Summary: We must have the courage to confront sin.


Nehemiah 5:1-19

S: Courage

Th: Brave Hearts


?: Inductive

KW: Steps

TS: We will find in our study of Nehemiah 5:1-19 four unfolding steps that demonstrate what Nehemiah does when confronted with a problem from within.

The _____ step is…

I. ABUSE (1-5)



IV. AWE (14-19)

Version: ESV

RMBC 16 Feb 03 AM


Have you ever noticed that sin has a way of catching up to you?

ILL Notebook: Sin (Fowl Play)

A forest ranger is making rounds in a remote part of the wooded reserve when he comes across an unkempt man, sitting at a make-shift campfire, and, to the ranger’s horror, eating a fish and a bald eagle. The man is consequently put in jail for the crime. He was soon brought to trial for his crime...

The Judge asked the man "Do you know that eating a bald eagle is a federal offense?"

"Yes I do." replied the man, "but if you let me argue my case, I’ll explain what happened."

"You may proceed."

"I got lost in the woods, and hadn’t had anything real to eat for two weeks," the man explained. "I was so hungry, I was eating plants to stay alive. Next thing I see is a Bald Eagle swooping down at the lake grabbing some fish. I thought if I startled the Eagle I could maybe steal the fish. Low and behold, the eagle lighted upon a nearby tree stump to eat the fish. I threw a stone toward the eagle hoping he would drop the fish and fly away. Unfortunately, in my weakened condition, my aim was off; and the rock hit the eagle squarely on his poor little head, and killed it. I thought long and hard about what had happened, but figured that since I killed it I might as well eat it since it would be more disgraceful to let it rot on the ground."
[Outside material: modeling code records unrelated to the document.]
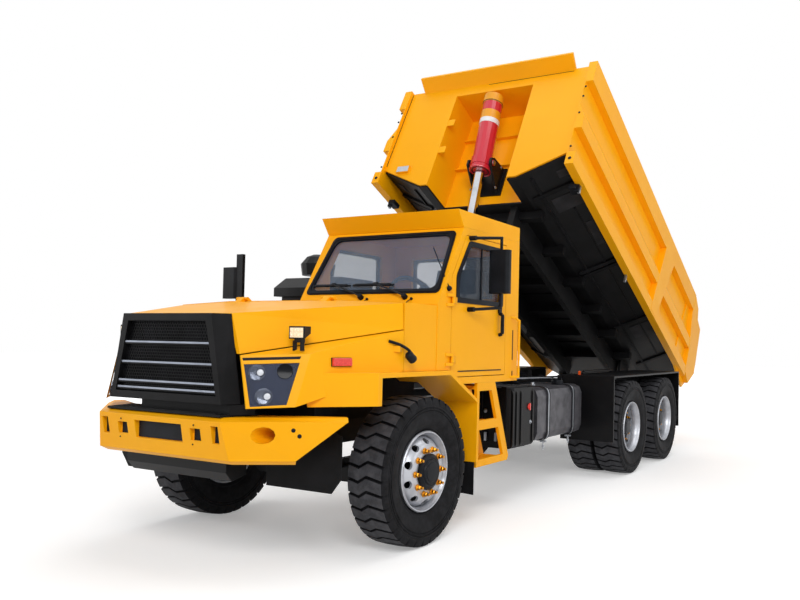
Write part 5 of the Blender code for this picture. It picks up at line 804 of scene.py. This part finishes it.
tread = slab(1.032, 1.046, [(-0.62, -1.15), (-0.55, -1.400), (0.55, -1.400), (0.62, -1.15)], "Z")
ribs = [brick((-0.50, 0.50), (y, y + 0.012), (1.045, 1.051)) for y in (-1.385, -1.350, -1.315, -1.280)]
beam = slab(1.040, 1.106, [(-0.30, -1.215), (-0.28, -1.335), (0.56, -1.335), (0.66, -1.215)], "Z")
piece("bumper_tread_plate", *merged(tread, beam, *ribs), TEXTURED, "truck")

# Lamp on its arm at the rear of the left fender
arm_base = slab(-0.022, 0.022, [(-0.045, 0), (0.030, 0), (-0.010, 0.032)], "Y", face(
    at(1.150, -0.355, 1.480), (0.32, 0.95, 0), (0, 0, 1)))
piece("lamp_arm_base", *arm_base, YELLOW, "truck")
tube("lamp_arm", [at(1.125, -0.440, 1.535), at(1.172, -0.372, 1.512), at(1.205, -0.315, 1.478),
                  at(1.222, -0.285, 1.440)], 0.011, MOULDED, "truck", corner=0.03)
arm_lamp = lathe([(-0.012, 0.020), (0.0, 0.030), (0.055, 0.034), (0.064, 0.030), (0.066, 0.004)], 24,
                 at(1.214, -0.322, 1.440), (0.10, 0.55, -0.45))
piece("arm_lamp", *arm_lamp, MOULDED, "truck")

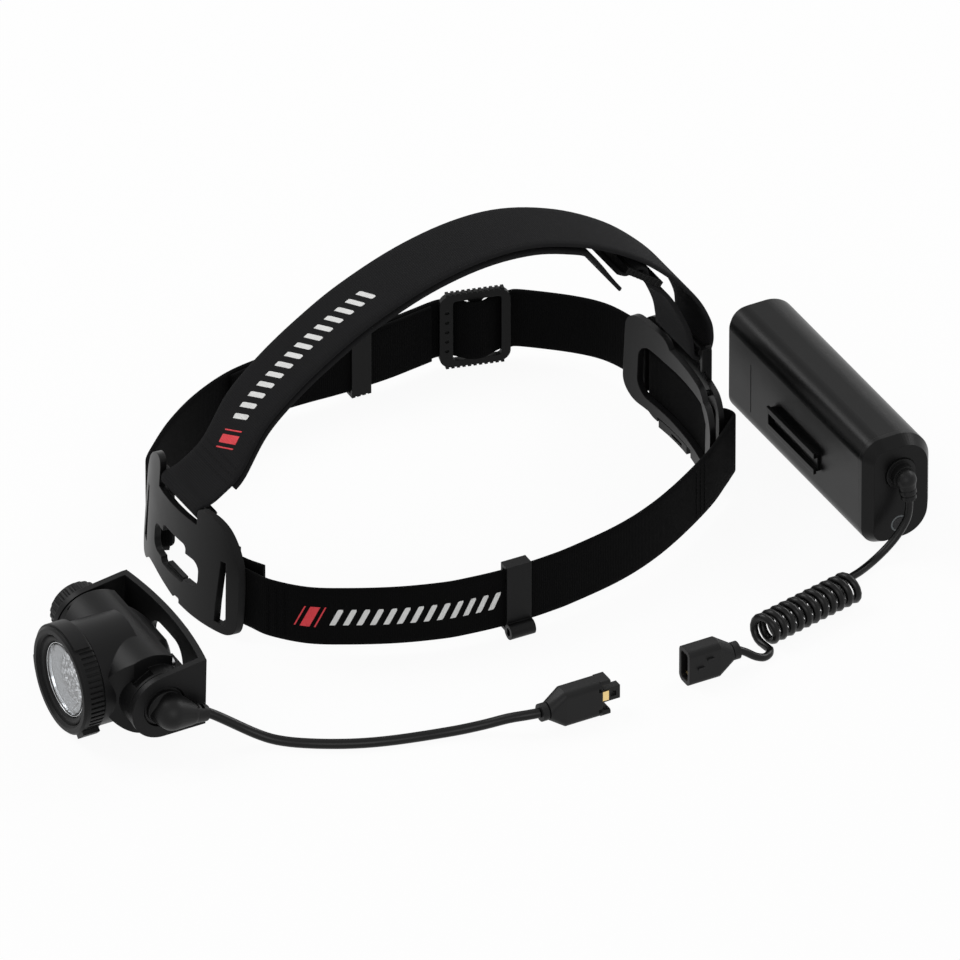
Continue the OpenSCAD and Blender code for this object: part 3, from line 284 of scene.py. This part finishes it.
def webbing(name, value, rib=0.8, half=12.5):
    """Ribbed elastic webbing: ribs across, fine threads along, and a plain selvage at both edges. Its colour is
    darker in the hollows between ribs and threads and lighter on their crests, which is painted shade and
    painted highlight, times random tone. It reads the strap's own UV map, in millimetres along and across."""
    n = Nodes(name)
    uv = n.add("ShaderNodeSeparateXYZ", {"Vector": n.add("ShaderNodeUVMap", uv_map="weave").outputs[0]})
    along, across = uv.outputs[0], uv.outputs[1]
    wobble = n.noise(n.place(), 260.0, 2.0)
    shift = n.math("MULTIPLY", n.math("SUBTRACT", wobble, 0.5), rib * 0.5)
    phase = n.math("MULTIPLY", n.math("ADD", along, shift), 2 * math.pi / rib)
    ribs = n.math("MULTIPLY_ADD", n.math("SINE", phase), 0.5, 0.5)
    thread_phase = n.math("MULTIPLY", across, 2 * math.pi / THREAD)
    thread_wave = n.math("SINE", n.math("ADD", thread_phase, n.math("MULTIPLY", ribs, 3.0)))
    threads = n.math("MULTIPLY_ADD", thread_wave, 0.5, 0.5)
    selvage = n.math("GREATER_THAN", n.math("ABSOLUTE", across), half - SELVAGE)
    height = n.math("MULTIPLY_ADD", threads, 0.35, ribs)
    kept = n.math("SUBTRACT", 1.0, n.math("MULTIPLY", selvage, 0.6))
    height = n.math("MULTIPLY_ADD", selvage, 0.5, n.math("MULTIPLY", height, kept))
    fuzz = n.noise(n.place(), 1500.0, 3.0, 0.7)
    patches = n.noise(n.place(), 60.0, 3.0)
    # Painted shade and highlight: the colour follows the rib and thread height, darker in the hollows and
    # lighter on the crests, times random patches and fuzz tone.
    painted_rib_shade_and_tone = n.math("MULTIPLY", n.spread(height, 0.55, 1.2), n.spread(patches, 0.8, 1.2))
    painted_rib_shade_and_tone = n.math("MULTIPLY", painted_rib_shade_and_tone, n.spread(fuzz, 0.7, 1.4))
    colour = n.mix(painted_rib_shade_and_tone, grey(value * 0.3), grey(value * 1.5))
    return n.finish(Base_Color=colour, Roughness=n.spread(fuzz, 0.72, 0.95), Specular_IOR_Level=WEBBING_SHEEN,
                    Normal=n.bump(n.math("MULTIPLY_ADD", fuzz, 0.3, height), 0.6, 0.00018))


def plain(name, colour, rough, **extra):
    """A smooth moulded finish with faint mottling."""
    n = Nodes(name)
    spots = n.noise(n.place(), 220.0, 4.0)
    low, high = tuple(c * 0.85 for c in colour), tuple(min(1.0, c * 1.1) for c in colour)
    return n.finish(Base_Color=n.mix(spots, (*low, 1), (*high, 1)),
                    Roughness=n.spread(spots, rough - 0.04, rough + 0.06),
                    Normal=n.bump(spots, 0.1, 0.00005, n.rounded_normal(0.0002)), **extra)


BLACK = 0.0036
SLOTS = {
    "cradle_plastic": plastic("cradle_plastic", BLACK, 0.42, worn=0.25),
    "head_plastic": plastic("head_plastic", BLACK * 1.2, 0.40, worn=0.2),
    "ring_plastic": plastic("ring_plastic", BLACK, 0.44, worn=0.25),
    "knob_plastic": plastic("knob_plastic", BLACK * 1.1, 0.42),
    "plate_plastic": plastic("plate_plastic", BLACK * 1.1, 0.38, worn=0.2),
    "frame_plastic": plastic("frame_plastic", BLACK * 1.1, 0.40, worn=0.2),
    "slider_plastic": plastic("slider_plastic", BLACK * 0.6, 0.42, bump=0.2),
    "clip_plastic": plastic("clip_plastic", BLACK * 1.2, 0.36),
    "case_plastic": plastic("case_plastic", BLACK * 0.6, 0.3, bump=0.3, edge=0.0003, worn=0.1),
    "cap_plastic": plastic("cap_plastic", BLACK * 0.9, 0.34, bump=0.2, worn=0.2),
    "switch_plastic": plastic("switch_plastic", 0.05, 0.5),
    "button_plastic": plastic("button_plastic", 0.03, 0.4),
    "boot_rubber": rubber("boot_rubber", BLACK * 0.8, 0.45),
    "lead_rubber": rubber("lead_rubber", BLACK * 0.55, 0.3, 0.12),
    "plug_rubber": rubber("plug_rubber", BLACK, 0.48),
    "cover_rubber": rubber("cover_rubber", BLACK * 0.8, 0.5),
    "seal_rubber": rubber("seal_rubber", 0.01, 0.5),
    "head_webbing": webbing("head_webbing", BLACK * 0.5),
    "top_webbing": webbing("top_webbing", BLACK * 2.9, half=14.0),
    "bare_aluminium": metal("bare_aluminium", (0.75, 0.76, 0.77), 0.3),
    "bright_carrier": metal("bright_carrier", (0.62, 0.63, 0.64), 0.14, bump=0.05),
    "screw_steel": metal("screw_steel", (0.55, 0.55, 0.56), 0.3),
    "shaft_steel": metal("shaft_steel", (0.6, 0.6, 0.61), 0.25, (20.0, 2000.0, 2000.0)),
    "washer_steel": metal("washer_steel", (0.5, 0.5, 0.5), 0.35),
    "socket_steel": metal("socket_steel", (0.65, 0.65, 0.66), 0.3),
    "nickel_strip": metal("nickel_strip", (0.66, 0.64, 0.6), 0.3),
    "brass_contacts": metal("brass_contacts", (0.85, 0.63, 0.28), 0.25),
    "emitter": plain("emitter", (0.93, 0.75, 0.18), 0.3),
    "emitter_board": plain("emitter_board", (0.8, 0.8, 0.76), 0.5),
    "green_board": plain("green_board", (0.02, 0.16, 0.07), 0.4),
    "cell_wrap": plain("cell_wrap", (0.06, 0.22, 0.1), 0.3),
    "light_ring": plain("light_ring", (0.1, 0.11, 0.115), 0.35, Subsurface_Weight=0.1),
}
glass = Nodes("lens_glass")
ripples = glass.noise(glass.place(), 240.0, 2.0)
SLOTS["lens_glass"] = glass.finish(Base_Color=(0.96, 0.98, 1.0, 1), Roughness=0.03, IOR=1.49,
                                   Transmission_Weight=1.0, Normal=glass.bump(ripples, 0.1, 0.0001))
dimpled = Nodes("dimpled_optic")
smoked = metal("smoked_optic", (0.16, 0.165, 0.17), 0.06, bump=0.03)
cells = dimpled.add("ShaderNodeTexVoronoi", {"Vector": dimpled.place(), "Scale": 800.0}).outputs["Distance"]
# Painted highlight and shade: each dimple's centre is coloured as a bright glint and the ridges between dimples
# nearly black, on top of the dimple bump.
dimpled.finish(Base_Color=dimpled.ramp(cells, [(0.12, 0.95), (0.42, 0.42), (0.6, 0.03)]), Metallic=1.0,
               Roughness=dimpled.spread(cells, 0.16, 0.3), Normal=dimpled.bump(cells, 0.9, 0.0006))
slot_of = {s["node"]: s["material_slot"] for s in frame["record"]["subparts"]}


def dress(obj, slot_name):
    obj.data.materials.clear()
    obj.data.materials.append(SLOTS[slot_name])
    return obj


for node_name, node in nodes.items():
    dress(node, slot_of[node_name])
for obj in (lamp_lead, pack_lead):
    dress(obj, "lead_rubber")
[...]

The judge says he will take a recess to analyze the defendant’s testimony. 15 minutes goes by and the judge returns:

"Due to the extreme circumstance you were under and because you didn’t intend to kill the eagle, the court will dismiss the charges." The Judge then leans over the bench and whispers: "If you don’t mind my asking, what does a bald eagle taste like?"

"Well your honor, it is hard to explain. The best I can describe it’s a bit more tender than a California Condor but lacks the tang of a Spotted Owl."

Ah, yes, sin does catch up, doesn’t it?


Last week, we gave consideration to Nehemiah 4.

We found in chapter 4 that…

1. Context: The rebuilding of the wall of Jerusalem was slowed by an external attack.

The text tells us that the builders were harassed, threatened and ridiculed.

It worked for a short while, but soon they were back to work.

Then the enemies stepped up the intimidation to include physical violence.

This too worked for a short while.

Nehemiah, though, successfully guided them through teaching the people that no one can deal with such threats by themselves.

We need each other.

When one is standing guard, the other can sleep.

When one holds the weapon, the other uses the tools.

Together, they possessed the courage to confront the fear, and they were able to keep to the task of their holy ambition, the rebuilding of the walls of Jerusalem.

This part of the narrative demonstrates to us that…

2. We must recognize that when God’s agenda is being fulfilled, opposition will come from many directions.

When God’s plans are moved forward, opposition comes.

The reason why is that the opposition views it as a step backwards for them.

They are going to lose something – power, prestige, influence…

Last week, we noticed that the opposition came externally…from outside the walls.

This week, the opposition comes from within.

An agenda that was contrary to God’s agenda had crept in among the people.

And just like the conflict we studied last week, it stops the work.


3. We will find in our study of Nehemiah 5:1-19 four unfolding steps that demonstrate what Nehemiah does when confronted with a problem from within.

It was a serious problem.

Work had ground to a halt.

For as time passed, resentment had grown.


I. The first step is ABUSE (1-5).

[1] Now there arose a great outcry of the people and of their wives against their Jewish brothers. [2] For there were those who said, "With our sons and our daughters, we are many. So let us get grain, that we may eat and keep alive." [3] There were also those who said, "We are mortgaging our fields, our vineyards, and our houses to get grain because of the famine." [4] And there were those who said, "We have borrowed money for the king’s tax on our fields and our vineyards. [5] Now our flesh is as the flesh of our brothers, our children are as their children. Yet we are forcing our sons and our daughters to be slaves, and some of our daughters have already been enslaved, but it is not in our power to help it, for other men have our fields and our vineyards."